Rune Slagstad (born 22 February 1945) is a Norwegian historian, philosopher, legal theorist, professor and journal editor. In addition to professional work, he has since the late 1960s contributed actively to public debate on a variety of issues from Norway.

Biography 

Slagstad was editor of Pax Publishing (1971–1978) and the Norwegian University Press (1986–1989). He has held tenured professorships both at the University of Oslo, the Norwegian Institute for Social Research and Oslo University College and headed The Research Council of Norway Program on Governance and Democracy ("LOS") (1990–1998).

He initiated and co-edited the encyclopedia PaxLeksikon (with i.a. Hans Fredrik Dahl and Jon Elster), co-edited  the leftist journal Kontrast, and was editor-in-chief of the intellectual journal Nytt Norsk Tidsskrift from 1984 through 2009. Among his significant publications are the books Constitutionalism and democracy (co-edited with Jon Elster), De nasjonale strateger (”National strategists”), Rettens ironi (”The Irony of Law”) and Sporten: en idéhistorisk studie (”Sports”), a study of sports from a cultural historical point of view.

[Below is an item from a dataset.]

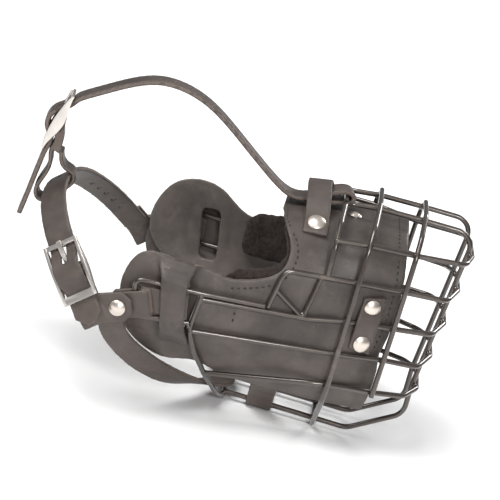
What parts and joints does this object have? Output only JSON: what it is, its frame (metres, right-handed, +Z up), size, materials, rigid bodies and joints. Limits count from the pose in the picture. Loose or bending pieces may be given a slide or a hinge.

Slagstad has been a member of the Norwegian Academy for Language and Literature (1996-), the Norwegian Academy of Science and Letters (2002-), and on the board of Morgenbladet (2003–2009) and The Danish-Norwegian Foundation (1998-). He was one of the founders of the Norwegian Socialist Left Party (est. 1975), in which he through the 1970s also held several leading positions.

From 2009 to 2013, Slagstad held a professorship at the Centre for the Study of Professions at Oslo University College. He is currently at The Institute for Social Research working on a study of Scandinavian social-democratic sittlichkeit.

Slagstad was born and raised in Bergen, but now lives in Oslo with his wife Anine Kierulf. He has three children.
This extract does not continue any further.